Jeremy also testified to seeing her car in his driveway for no apparent reason back in May, after they had broken up. He denied vandalizing it. But compare Dixie's statement to what Kirstin told the police about what she found when she returned to get her car:

"He broke my sunroof, my headlight, um, he pissed, shit and puked on the inside of my car...."

The prosecution said nope, that's just an made up excuse for why she cleaned the blood out of her car, so well that forensics found no blood anywhere in the car. Why then, did the forensic expert who examined the car for evidence find vomit under the passenger seat? Good enough cleaning job for blood, but not good enough for vomit? Enough that the forensic expert testified that she knew what it was the moment she saw it?

Actually, the question is why did this, too, skate past the defense? Was it too nasty to bring up?

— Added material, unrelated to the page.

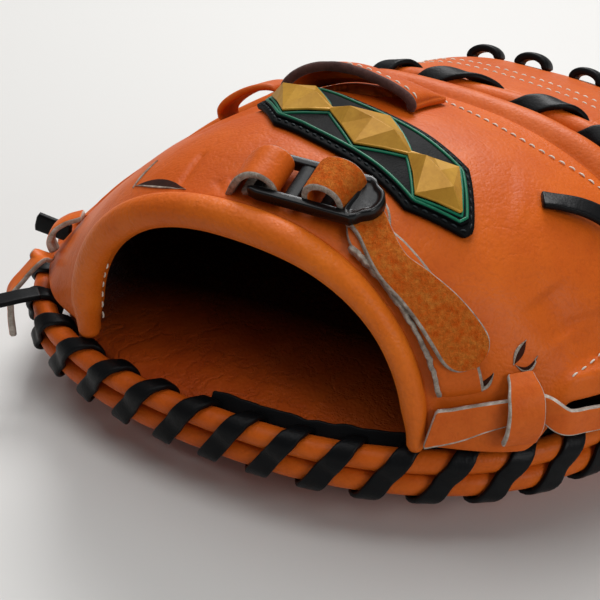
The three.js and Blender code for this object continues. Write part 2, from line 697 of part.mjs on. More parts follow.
// Tie thongs and loose lace ends: places on the hand back, or plain positions
const TIE = { width: 7.6, thick: 2.2 };
const UPRIGHT = vec(0, 0, 1);
const TANGENT = vec(0.67, -0.74, 0); // along the outline beside the little finger
const THUMB_TIE = [
  { across: 0.97, along: 0.09, lift: 2.4 },
  { across: 0.966, along: 0.14, lift: 2 },
  { across: 0.962, along: 0.2, lift: 1.9 },
  { across: 0.958, along: 0.26, lift: 1.9 },
  { across: 0.955, along: 0.32, lift: 1.9 },
  { across: 0.956, along: 0.38, lift: 2.9 },
  { x: 96.8, y: -82, z: 46.3 },
  { x: 100.6, y: -76, z: 45 },
  { x: 106.2, y: -67, z: 44.2 },
  { x: 110.6, y: -57.5, z: 43.4 },
  { x: 112.6, y: -51, z: 43 },
];
const THUMB_KNOT = [
  { across: 0.91, along: 0.32, lift: 1.6 },
  { across: 0.924, along: 0.32, lift: 4.6 },
  { across: 0.938, along: 0.32, lift: 6.3 },
  { across: 0.955, along: 0.32, lift: 6.7 },
  { across: 0.97, along: 0.32, lift: 5.6 },
  { across: 0.983, along: 0.32, lift: 3.2 },
  { across: 0.99, along: 0.32, lift: 1.6 },
];
const FINGER_TIE = [
  { across: 0.035, along: 0.5, lift: 4.2 },
  { across: 0.03, along: 0.45, lift: 6 },
  { x: -99.6, y: -86.5, z: 37.5 },
  { x: -101, y: -92, z: 33 },
  { x: -99, y: -95.5, z: 27.5 },
  { x: -96, y: -98.5, z: 21 },
];
const FINGER_KNOT = [
  { across: 0.12, along: 0.56, lift: 1.6 },
  { across: 0.1, along: 0.555, lift: 4.4 },
  { across: 0.08, along: 0.55, lift: 5.6 },
  { across: 0.058, along: 0.545, lift: 4.6 },
  { across: 0.045, along: 0.54, lift: 1.7 },
];
const LACE_END_BACK = [
  { across: 0.722, along: 0.625, lift: 1.9 },
  { across: 0.736, along: 0.67, lift: 3.2 },
  { across: 0.75, along: 0.72, lift: 4 },
  { across: 0.765, along: 0.77, lift: 4.2 },
  { across: 0.78, along: 0.82, lift: 3.6 },
];
const LACE_END_UPPER = [
  { x: -105.4, y: -55.2, z: 38 },
  { x: -109, y: -56, z: 38.6 },
  { x: -112.5, y: -57, z: 39.6 },
  { x: -117, y: -58.5, z: 41 },
];
const LACE_END_LOWER = [
  { x: -88, y: -93, z: 36.9 },
  { x: -92.5, y: -98.5, z: 36.7 },
  { x: -97, y: -103.5, z: 36.1 },
];
const freePlace = (row) => ("y" in row ? vec(row.x, row.y, row.z) : place(row));
const freeBand = (route, side, width, thick) =>
  band(route.map(freePlace), route.map(() => side), width, thick);

// Short loops of the finger lacing over the far side of the rim
const RIM_LOOPS = { count: 3, from: 95.5 * DEG, to: 76 * DEG, row: 4, half: 5.5, rise: 3.2, foot: 0.45 };
function rimLoop(i) {
  const angle = mix(RIM_LOOPS.from, RIM_LOOPS.to, i / (RIM_LOOPS.count - 1));
  const section = rimSection(angle, false);
  const ahead = rimSection(angle - 0.02, false);
  const { row } = RIM_LOOPS;
  const at = section[row].clone();
  const along = ahead[row].clone().sub(at).normalize();
  const over = section[row + 1].clone().sub(section[row - 1]).normalize();
  const out = over.clone().cross(along).normalize();
  if (out.z < 0) out.negate();
  const path = spread(0, Math.PI, 8).map((a) =>
    at
      .clone()
      .addScaledVector(along, -RIM_LOOPS.half * Math.cos(a))
      .addScaledVector(out, RIM_LOOPS.foot + RIM_LOOPS.rise * Math.sin(a)),
  );
  return band(path, path.map(() => over), LACE.width, LACE.thick);
}

// Flat laces that hold the web panel to the crotch and hook round its outer edge
const WEB_LACES = [51 * DEG, 39 * DEG, 27 * DEG];
const WEB_HOOK = { above: 0.75, below: 0.75, beyond: 1.9, back: 9 };
function webLace(angle) {
  const near = edgeRadius(angle) + WEB_PANEL.inset + 1;
  const far = outlineRadius(angle) * WEB_PANEL.outer;
  const over = WEB_PANEL.thick + LACE.thick / 2 + WEB_HOOK.above;
  const path = spread(0, 1, 5).map((s) => {
    const z = WEB_PANEL.z + over + WEB_PANEL.arch * Math.sin(Math.PI * s);
    return around(angle, mix(near, far, s), z);
  });
  const under = WEB_PANEL.z - LACE.thick / 2 - WEB_HOOK.below;
  const edge = far + WEB_HOOK.beyond;
  path.push(around(angle, edge, WEB_PANEL.z + 2.4), around(angle, edge, under + 1.6));
  path.push(around(angle, far - 0.5, under), around(angle, far - WEB_HOOK.back, under + 1.2));
  const side = vec(-Math.sin(angle), Math.cos(angle), 0);
  return band(path, path.map(() => side), LACE.width, LACE.thick);
}

// Palm and hand-back leather
add("palm_pad", palmPad(), LINER);
add("heel_roll_upper", heelRoll(ROLL.upperZ), ORANGE);
add("heel_roll_lower", heelRoll(ROLL.lowerZ), ORANGE);
add("heel_lace", heelLace(), BLACK_LACE);
add("wrist_binding", wristBinding(), LIGHT_ORANGE);
const backHoles = [fingerHole(), slitFor(STRAP_ROUTE), slitFor(TAB_ROUTE)];
const panelAcross = spread(0, 1, COLUMNS_ACROSS);
const panelAlong = spread(BINDING.panelStart, 1, 10);
const panel = wall(backGrid(panelAcross, panelAlong, 0), backGrid(panelAcross, panelAlong, -LEATHER));
add("back_panel", cut(panel, ...backHoles), ORANGE);
const liningAcross = spread(0.05, 0.86, 18);
const liningAlong = spread(BINDING.liningStart, 0.8, 6);
const liningTop = -LEATHER - GAP;
const lining = wall(
  backGrid(liningAcross, liningAlong, liningTop),
  backGrid(liningAcross, liningAlong, liningTop - LINING),
);
add("back_lining", cut(lining, ...backHoles), PILE);
add("knuckle_pad", knucklePad(0.02, 0.98, 32), ORANGE);
add("finger_rim", rim(WEB.to, RIM.finger), ORANGE);
add("web_crotch", rim(WEB.from, WEB.to), ORANGE);
add("thumb_rim", rim(RIM.thumb, WEB.from), ORANGE);
add("welt", weltRoll(0.02, 0.98, 30), ORANGE);
add("welt_lace", weltLace(0.2, 0.86), BLACK_LACE);
add("web_panel", webPanel(), ORANGE);
add("strap", laidBand(STRAP_ROUTE, STRAP.width, STRAP.thick, roundTip), SUEDE);
add("strap_tab", laidBand(TAB_ROUTE, STRAP.width, STRAP.thick), ORANGE);
add("buckle", buckle(), BUCKLE_PLASTIC);
add("badge_backing", badgePlate(0, SEAT, 2.2), BADGE_BLACK);
add("badge_border", badgePlate(0.075, 2.55, 3.1), BADGE_GREEN);
["left", "middle", "right"].forEach((side, i) =>
  add(`badge_lozenge_${side}`, lozenge(0.56 * (i - 1)), BADGE_GOLD),
);
add("finger_hood", hoodShell(FINGER_HOOD, [0, 0.33, 0.67, 1], 10), ORANGE);
add("hood_edging", hoodEdging(), BROWN);
add("side_loop", hoodShell(SIDE_LOOP, [0, 1], 8), ORANGE);
add("thumb_tie", freeBand(THUMB_TIE, UPRIGHT, TIE.width, TIE.thick), ORANGE);
add("thumb_knot", laidBand(THUMB_KNOT, TIE.width, TIE.thick), ORANGE);
add("finger_tie", freeBand(FINGER_TIE, TANGENT, TIE.width, TIE.thick), ORANGE);
add("finger_knot", laidBand(FINGER_KNOT, TIE.width, TIE.thick), ORANGE);
add("lace_end_back", laidBand(LACE_END_BACK, LACE.width, LACE.thick), BLACK_LACE);
add("lace_end_upper", freeBand(LACE_END_UPPER, UPRIGHT, LACE.width, LACE.thick), BLACK_LACE);
add("lace_end_lower", freeBand(LACE_END_LOWER, TANGENT, LACE.width, LACE.thick), BLACK_LACE);
["left", "middle", "right"].forEach((side, i) => add(`rim_loop_${side}`, rimLoop(i), BLACK_LACE));
WEB_LACES.forEach((at, i) => add(`web_lace_${i + 1}`, webLace(at), BLACK_LACE));

export default mitt;
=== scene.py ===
"""Dresses a leather catcher's mitt, lying palm down, over its solid frame.

Sizes are in millimetres and become metres when a mesh is made. +X points to the thumb side,
+Y to the fingertips and +Z up. On the hand back, across runs from the little-finger foot (0)
to the thumb foot (1), and along from the wrist edge (0) to the knuckle seam (1).
"""
import logging
import math
from dataclasses import dataclass
from enum import Enum
from typing import Callable, Optional, Sequence, Union

import bmesh
import bpy
import numpy as np
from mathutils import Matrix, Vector, noise


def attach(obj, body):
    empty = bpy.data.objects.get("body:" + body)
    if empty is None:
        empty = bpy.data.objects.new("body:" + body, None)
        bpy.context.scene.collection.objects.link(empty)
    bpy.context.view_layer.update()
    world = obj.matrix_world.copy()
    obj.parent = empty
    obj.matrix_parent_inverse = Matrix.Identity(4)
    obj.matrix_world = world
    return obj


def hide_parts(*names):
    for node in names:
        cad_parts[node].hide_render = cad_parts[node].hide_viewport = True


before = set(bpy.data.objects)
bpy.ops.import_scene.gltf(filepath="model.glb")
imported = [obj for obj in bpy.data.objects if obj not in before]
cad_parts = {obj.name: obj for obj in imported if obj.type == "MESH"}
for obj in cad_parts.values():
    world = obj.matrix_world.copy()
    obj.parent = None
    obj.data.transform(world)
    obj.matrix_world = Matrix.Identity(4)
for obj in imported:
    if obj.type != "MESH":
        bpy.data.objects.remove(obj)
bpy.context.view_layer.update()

log = logging.getLogger("mitt")
Array = np.ndarray
Values = Union[float, Array]
Socket = bpy.types.NodeSocket
Marks = Union[int, Sequence[int]]

MM = 0.001
DEG = math.pi / 180
ROOT = "root"
SEAT = 0.45
EDGE_BULGE = 0.8
EDGE_ANGLES = (0.9, 0.3, -0.3, -0.9)
PIT_SHADE = 0.35
# Near-black tone and its greatest share for the painted shade deep in the palm's hollow.
PAINTED_SHADE_TONE = "0a0505"
PAINTED_SHADE_SHARE = 0.96
SHEEN_ROUGHNESS = 0.45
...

The totality of Dixie's court testimony to this effect came when the prosecution asked her about it, and she stated:

"...after what an ex boyfriend had done to her car... I think we were talking about what had happened after her boyfriend had done what he had done to the car."

Considering that the prosecution was going to say that Kirstin or her family were actually cleaning the car of blood, you'd think that the defense would at least attempt to note that Dixie is one of four people who lent credibility to the sequence of events Kirstin maintained (including the forensic expert who did not even know her). But, no.

Throughout the case, the prosecution offered up explanation after explanation as to why facts that did not fit their case were part of a lie, thought up by Kirstin and possibly her family to cover up murder. But they had to try hard to make any testimony appear like it contradicted her story. For the most part, they were left with only the act of implying something might contradict something else. Thank goodness they had a public defender that would let them do just that, as he engaged in largely pointless and unproductive lines of questioning. Her defense counsel certainly seemed unable to turn supporting statements from multiple people into useful court testimony.